He sounds like a good man. And in the end, this may simply be a case where you found someone who really attracts and interests you. For what it is worth to you, this happened to me a long time ago, a woman who was my superior. But she was not married but did have a relationship at the time. We did spend some time together. She wound up going back to her old BF.

As for my relationship, well, I could fill pages. And that would not be fair to you. But I will say this. I went into my relationship believing that I had good intentions, and I did. But I was coming into it from an emotionally needy place. And I was not even aware of this until after the relationship was over and with a lot of help from this wonderful forum.

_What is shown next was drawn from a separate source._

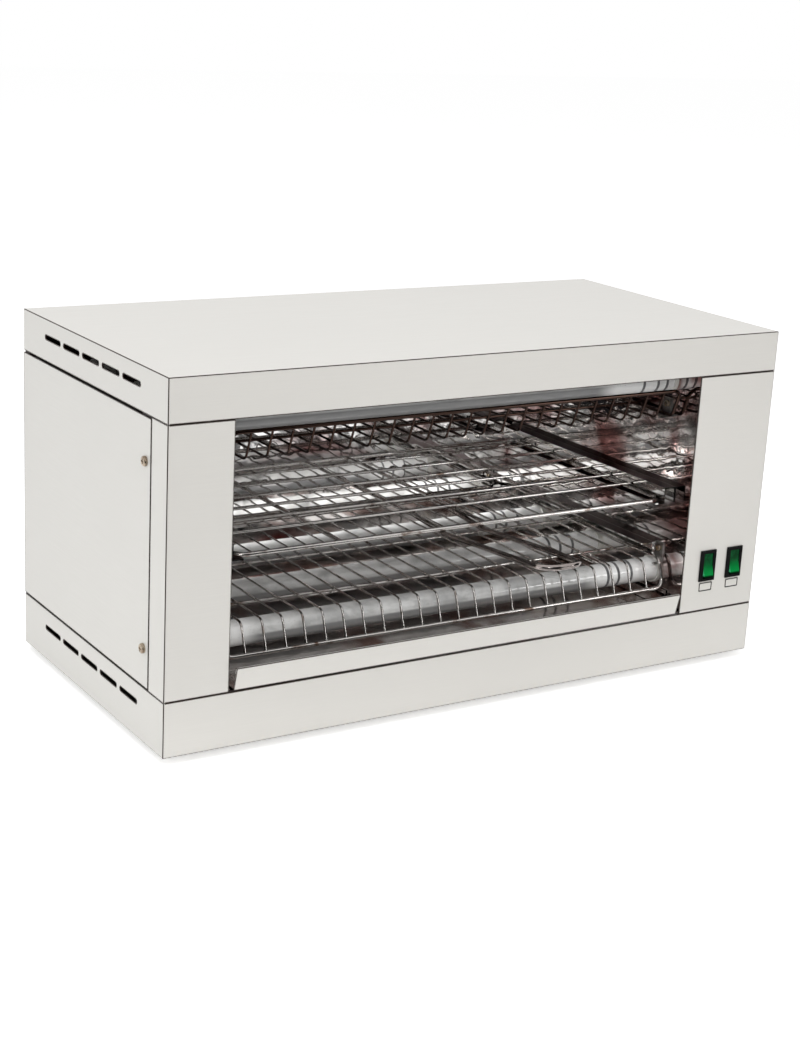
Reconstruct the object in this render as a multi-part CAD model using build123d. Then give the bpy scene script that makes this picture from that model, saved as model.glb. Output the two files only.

When we have unmet emotional needs, and some think it is actually emotional hunger, we are prone to choose bad partners, or make poor relationship decisions. And therefore we are bound to react to our partner’s behavior rather than respond. A healthy relationship, in my opinion, is where each party stays as an individual rather than as a "couple". It is a relationship of two, rather than one. If we look at it as "we" we can find ourselves submerging into an emotionally dependent place. We then ask, or rather demand (this can be sub conscious) that our partner meet our unmet emotional hunger, or to feel whole or complete. Sometimes we can be hoping our partners "fix" us in some way.
Now, it is true, we need others to meet some of our needs. But, we need to come at them open, vulnerable and emotionally honest. We need to ask them, rather than expect them, to meet our needs. See, many of us do not do this. Not really. We assume our partners know what we need. See, this is based on fear. That if we tell them what we need, they may so no. So, we stay silent and perhaps unfulfilled or some get angry or feel unloved, because their partners are not responding to their emotional cues. Because the partner simply does not know.
We can also be prone to "idealize" the love of someone, and create what is called a fantasy bond with another. We think we are in love or are happy with our partners. But we cling to the idea of love, rather than judging correctly if our partners are right for us. According to experts in this field, many marriages and long term relationships are fantasy bonds, or the illusion of a relationship/marriage and not an authentic loving and intimate relationship.
In my story, I became involved with someone who had a Personality Disorder, with tremendous intimacy fears. She initially idealized me, and then I idealized her. But her fears and heavily defended personality (we all have defenses) led us in the classic, but ultimately unhealthy romantic dance of pursue and distance. I pushed for emotional closeness (my hunger) and she pushed it away (her intimacy fears). But because I was in a fantasy bond, I stayed.
In the end, I needed to assess why I was so filled with emotional hunger and what I needed to fix to be in a loving relationship rather than a fantasy bond.